Image: ‘About Us’ page of The National Audubon Society. The Audubon ‘About Us’ page has 12 helpful sections to help visitors easily find what they want.
Despite various ‘expert’ comments that website use is fading in this era of social media and mobile technology, websites are still a vital source of information. When building or running websites, recent usability studies by the Nielsen Norman Group indicate you engage users best by crafting key information in your About Us pages. This might seem obvious, but many organizations still don’t understand its importance.
Research findings show new visitors to your website are strongly influenced by the About Us page – more strongly than you might expect. After the home page, the About Us page is probably the most important point in a website for a visitor, consistent with the concept of the primacy effect and the recency effect, in which people remember the first and last things best in a list of any items or pages.

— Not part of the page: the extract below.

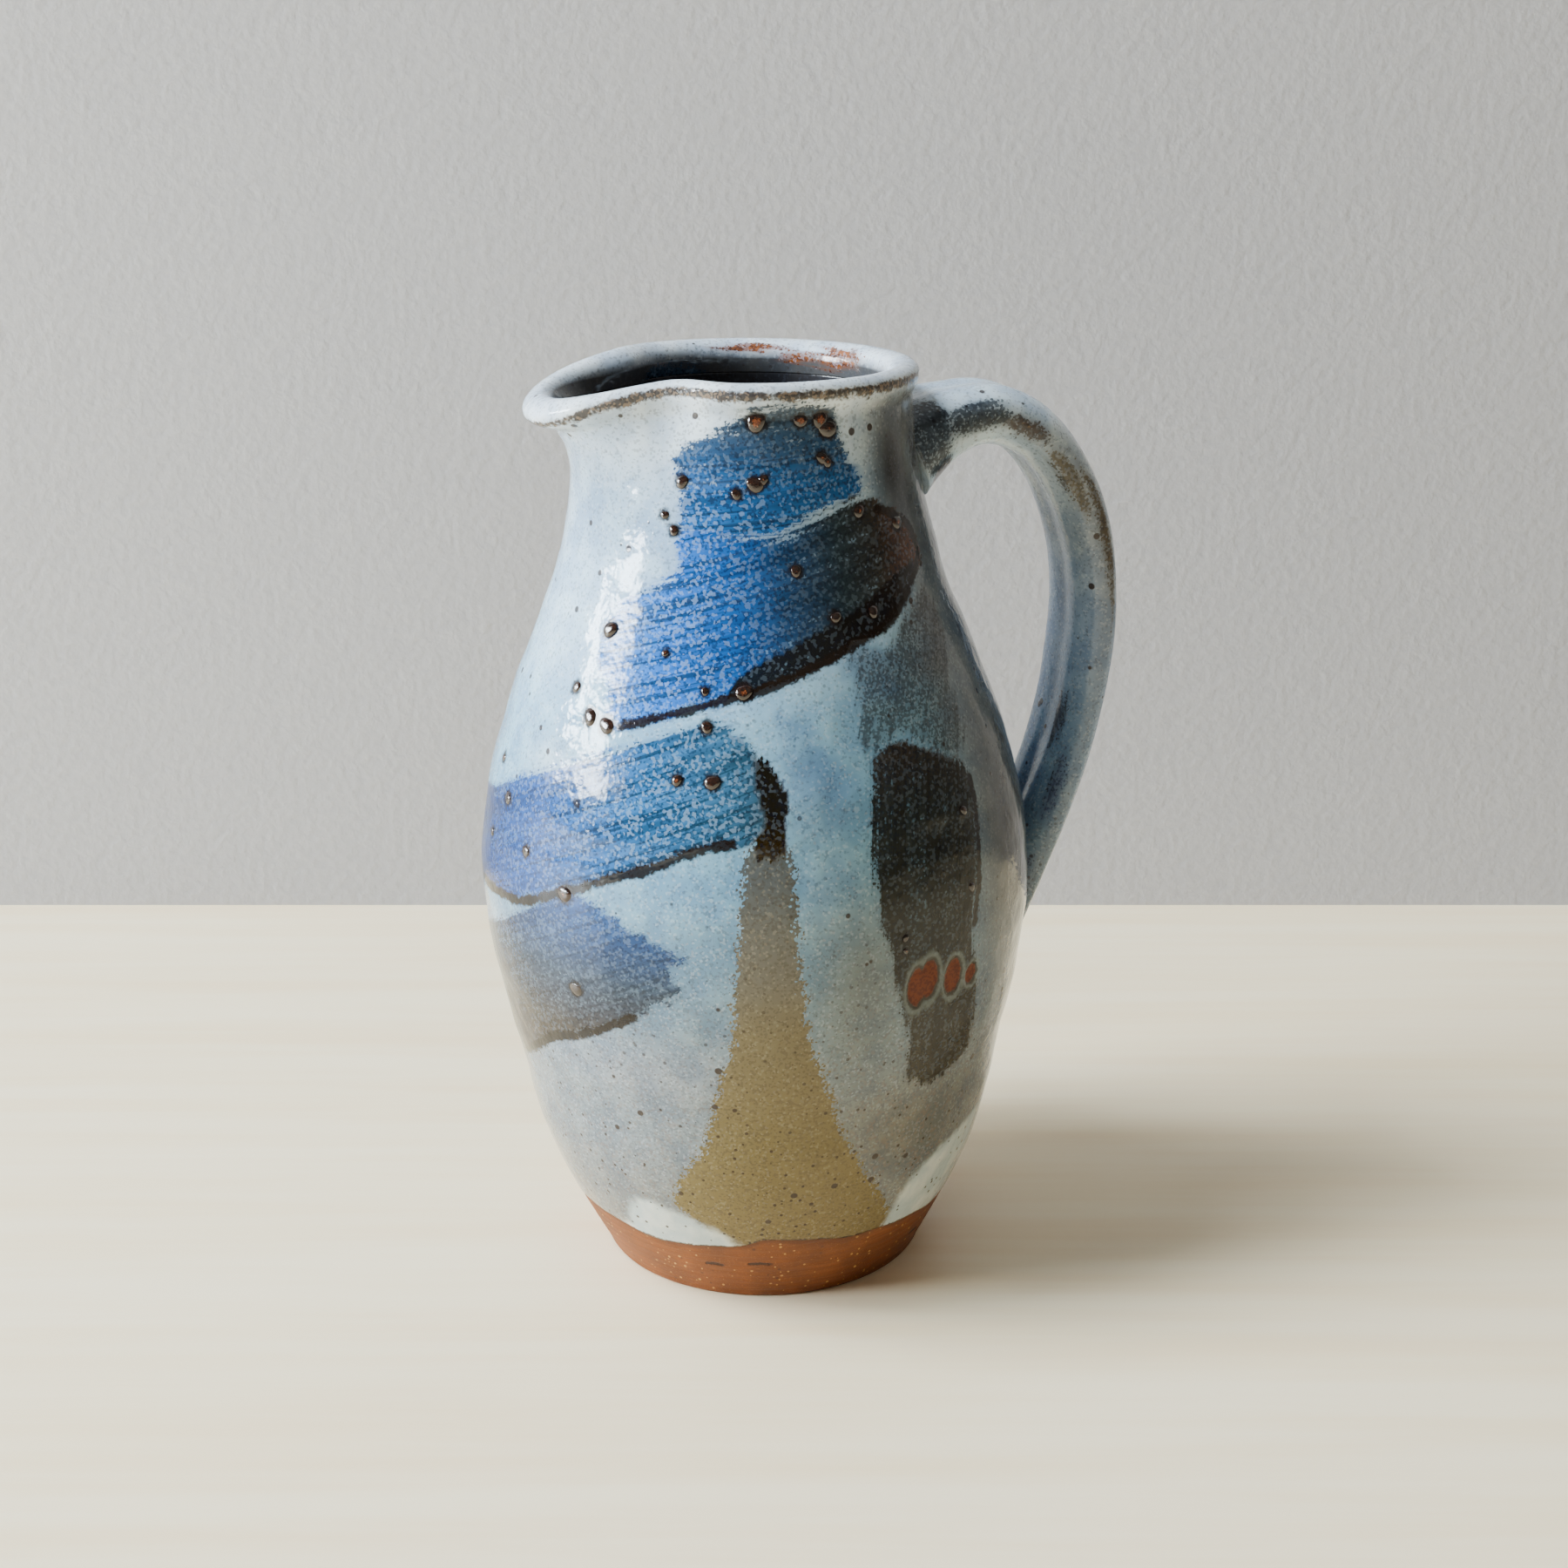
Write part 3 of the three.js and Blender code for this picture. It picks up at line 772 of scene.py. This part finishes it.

Helpful, well-written summaries in key About Us pages will increase perceptions of transparency and trust about your organization.
Site visitors make first-impressions very quickly – and they move on if they feel you are not worth the effort. The lesson is to give a good overview of your organization in these pages – in the summary/intro area of all main pages in addition to the About Us area in the home page.
Visitors need to read highlights they can absorb in a glance. Concise summaries at the top of each main page are appealing because they provide context and reduce the amount of effort required to click through layers of content. Forcing people to work hard turns them off. Vague generic statements, and platitudes and clichés are equally unacceptable for an About Us page.
For instance, the About Us page of billion-dollar pharmaceutical company AbbVie starts with a sweeping single paragraph:
The text continues to give not the slightest hint as to what those health issues may be, what AbbVie actually does, its head office location or development. Only by scrolling down several screen pages do we find that Abbvie was hived off from parent company Abbott in 2013. No background explanation of why that billion-dollar decision was made.
And at the end of the introductory section, they give a three-sentence ‘history’:
Information to include on your ‘About Us’ page
An ‘About Us’ or ‘About [the name of your organization]’ page should give concise summary information (but not just repeating info posted elsewhere in your website). A suitable word count would be around 300-500 words, so readers won’t be overwhelmed by the volume of info. Obviously, if you are a small or medium business, the content on your About us page can be adapted to suit. Overall, the page should represent your organization to strangers – you should put yourselves metaphorically in the shoes of a visitor and offer them a snapshot of your organization. Include where appropriate:
- What your organization does, with a value proposition above the fold (top half of the web page, visible without scrolling down the page)
- organizational vision, mission and goals – with tight descriptions and perhaps links to these topics on separate pages.
- Broad structure, if applicable.
- Names and titles of senior executives – these could highlight relevant skills and experience in providing value to your customers. (To keep the page concise, you may want to provide a link about those key people posted on another page).
- Brief summary of products and operating locations.
- Imagery such as photos of products and the CEO/chairperson/founder or equivalent. Videos are useful here as well. Try to minimize stock photos in this page. Apparently genuine images of operations, employees, products, etc increase page conversions significantly.
- Succinct summary of your most recent financial results or operating performance.
- Short chronology of the organizational history and key milestones – such as how the founder/s were inspired to start the business, obstacles that were overcome, and other info that reveals more human interest elements than would be on other pages.
- Testimonials and positive reviews – you can very briefly quote. They increase sales and trust.
- Up-to-date contact information, especially your telephone number, and email address of a live person or job title. It looks evasive when these details aren’t shown.
- Your organizational ethics policy. If that is too long to include in full, provide a sentence or two overview and link to an ethics page.
- Include a call-to-action towards the end of the page, because this can increase conversions significantly.
Don’t use fancy names like Info Center or put the information anywhere except the home page. This only makes it harder for a visitor to access the information they are seeking. The New York Times ‘Company’ page, below, is a good example of this.
An easy-to-find About us page is essential for journalists. If you don’t have a separate area for the media, they will visit your About us page instead, or they will visit it regardless.
Make sure the essential information is accessible on your About us page, especially the contact information. Some large organizations merely give an email address for inquiries. This looks evasive. If your telephone number is not supplied, it gives visitors the impression that you are making it difficult for current and potential customers to speak to a live person and thereby dodging accountability for your products and services. If the organization is in a different time zone, lack of quick contact may become a problem. Government websites are also common offenders.
If your corporate information is hard to find or is out of date, visitors are likely to go to straight to a competitor’s website.
Why not conduct a quick usability check of your website to see how accessible your About us area, or its equivalent, is? Look for the name of your CEO, check your corporate telephone number and email address, and find your organization’s operating philosophy.
Below image: The New York Times About Us [‘Company’] page. The information is spread over a wide area in width and depth. Not clear why the page is designed this way, but it leaves vast open spaces on the page, which don’t appear to be good use of design.